Data listing

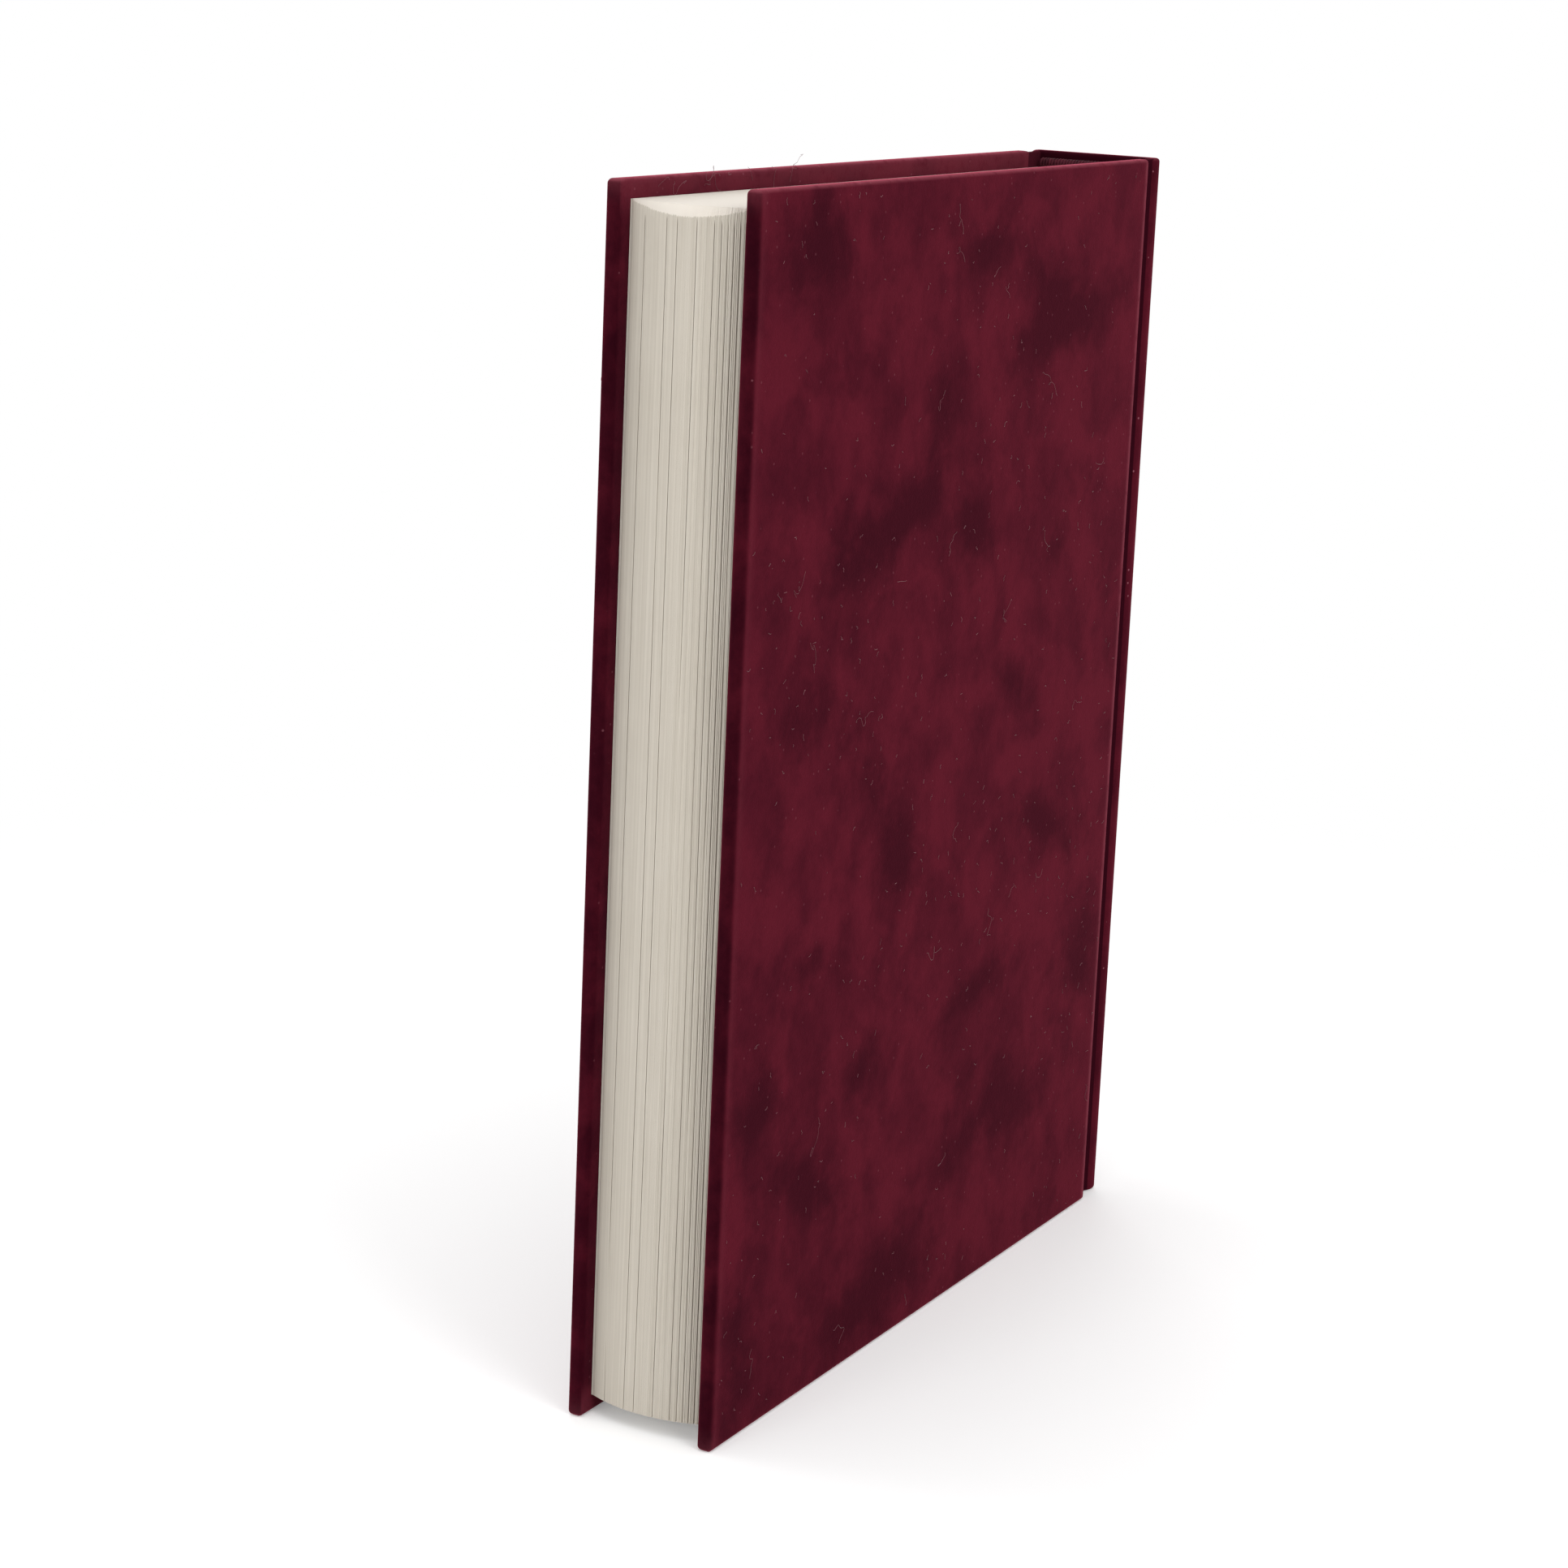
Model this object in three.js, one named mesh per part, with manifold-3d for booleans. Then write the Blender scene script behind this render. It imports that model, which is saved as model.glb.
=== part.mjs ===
// A case-bound book: sewn pages in a flat-backed case covered in dark red velvet cloth.
// Millimetres, +Z from tail to head, spine towards +X, front cover towards +Y.
// The origin is the middle of the book's footprint, on the surface that it stands on.

import * as THREE from 'three';
import { RoundedBoxGeometry } from 'three/addons/geometries/RoundedBoxGeometry.js';
import { mergeVertices } from 'three/addons/utils/BufferGeometryUtils.js';
import Module from 'manifold-3d';

// Driving dimensions of the case
const COVER_HEIGHT = 240;
const COVERED_BOARD_WIDTH = 172;
const JOINT_WIDTH = 9;
const BOARD_THICKNESS = 2.3;
const SPINE_BOARD_THICKNESS = 1.8;
const CLOTH_THICKNESS = 0.4;
const TURN_IN_WIDTH = 15;
const EDGE_RADIUS = 1;
const SPINE_CORNER_RADIUS = 1.5;
const SPINE_EDGE_INSET = 1.05;
const JOINT_FLAT_WIDTH = 2.1;
const SPINE_SHOULDER_WIDTH = 0.4;

// Driving dimensions of the pages and what is glued to them
const SQUARE = 3.7;
const PAGES_THICKNESS = 25.2;
const SECTION_COUNT = 18;
const FORE_EDGE_BOW = 2.75;
const SECTION_GROOVE_WIDTH = 0.14;
const SECTION_GROOVE_DEPTH = 0.3;
const FOLD_DEPTH = 0.4;
const PAPER_THICKNESS = 0.15;
const LINING_THICKNESS = 0.6;
const HOLLOW_BACK = 0.8;
const BAND_RADIUS = 1.1;
const BAND_TAPE_THICKNESS = 0.3;
const BAND_TAPE_LENGTH = 11;
const BAND_END_MARGIN = 0.4;
const THREAD_PITCH = 1.3;
const THREAD_RELIEF = 0.2;

// Clearances: a line of glue between two layers, and the cloth's gap where a cover bends away
const GLUE_LINE = 0.05;
const JOINT_GAP = 0.3;

// Fineness of the round stretches
const EDGE_STEPS = 3;
const CURVE_STEPS = 10;
const FOLD_STEPS = 6;
const THREAD_STEPS = 4;
const BAND_SIDES = 10;

// Layers through the thickness, each from its face nearest the pages outwards
const pagesHalf = PAGES_THICKNESS / 2;
const flyleafInner = pagesHalf + GLUE_LINE;
const flyleafOuter = flyleafInner + PAPER_THICKNESS;
const pastedownInner = flyleafOuter + GLUE_LINE;
const pastedownOuter = pastedownInner + PAPER_THICKNESS;
const turnInInner = pastedownOuter + GLUE_LINE;
const turnInOuter = turnInInner + CLOTH_THICKNESS;
const boardInner = turnInOuter + GLUE_LINE;
const boardOuter = boardInner + BOARD_THICKNESS;
const coverHalf = boardOuter + GLUE_LINE + CLOTH_THICKNESS;
const wrap = CLOTH_THICKNESS + GLUE_LINE;

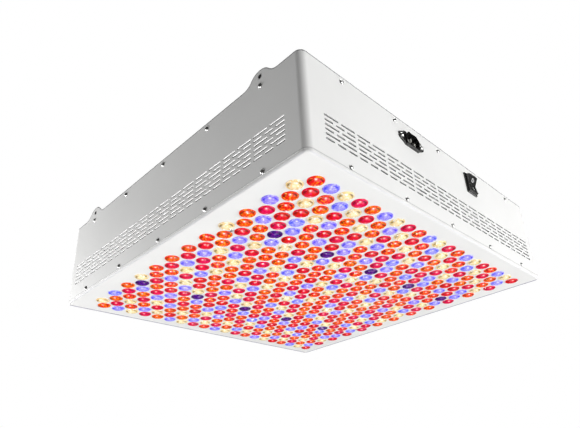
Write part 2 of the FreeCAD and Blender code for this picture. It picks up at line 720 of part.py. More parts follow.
# ---- lenses, emitters, boards and heat sinks ---------------------------------------------------


def lens_places():
    """The colour letter and the middle of each lens."""
    places = []
    pitch, row_pitch = size("lens_pitch"), size("row_pitch")
    for row, colours in enumerate(ROW_COLOURS):
        first = size(FIRST_ACROSS[row % 2])
        up = size(FIRST_ROW) + row * row_pitch
        for column in range(int(size("lens_columns"))):
            places.append((colours[column % len(colours)], first + column * pitch, up))
    return places


def revolved(profile):
    """A solid of revolution about Z from a half profile of edges closed through its corners."""
    face = Part.Face(Part.Wire(profile))
    return face.revolve(Vector(0, 0, 0), Z_AXIS, FULL_TURN)


def polyline(points):
    return [Part.LineSegment(start, end).toShape() for start, end in zip(points, points[1:])]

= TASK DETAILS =
Return only the lines spanning from the first line of the material through the line with "import Module from 'manifold-3d';", copied exactly, both ends kept.

= FINISHED TASK =
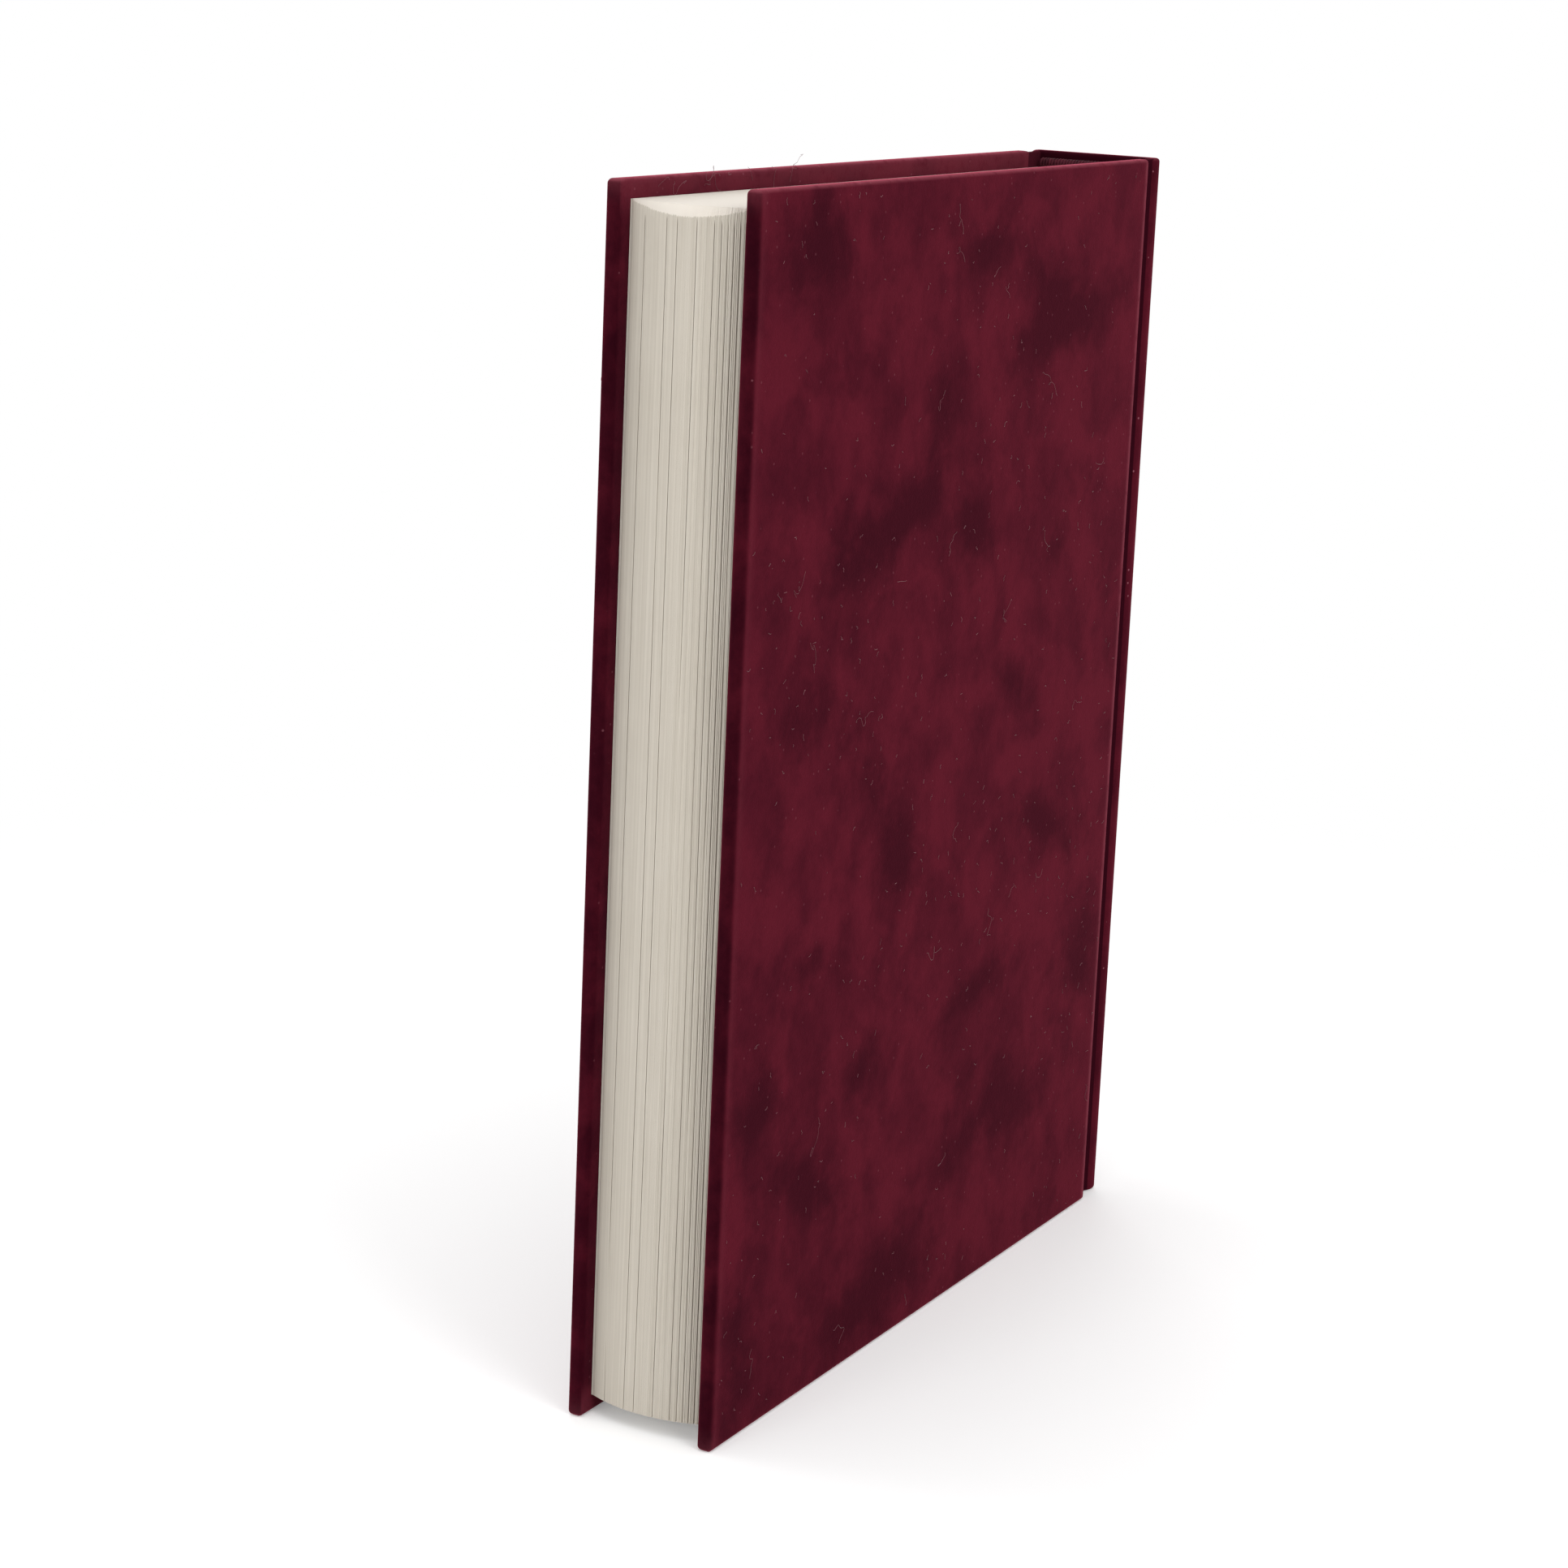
Model this object in three.js, one named mesh per part, with manifold-3d for booleans. Then write the Blender scene script behind this render. It imports that model, which is saved as model.glb.
=== part.mjs ===
// A case-bound book: sewn pages in a flat-backed case covered in dark red velvet cloth.
// Millimetres, +Z from tail to head, spine towards +X, front cover towards +Y.
// The origin is the middle of the book's footprint, on the surface that it stands on.

import * as THREE from 'three';
import { RoundedBoxGeometry } from 'three/addons/geometries/RoundedBoxGeometry.js';
import { mergeVertices } from 'three/addons/utils/BufferGeometryUtils.js';
import Module from 'manifold-3d';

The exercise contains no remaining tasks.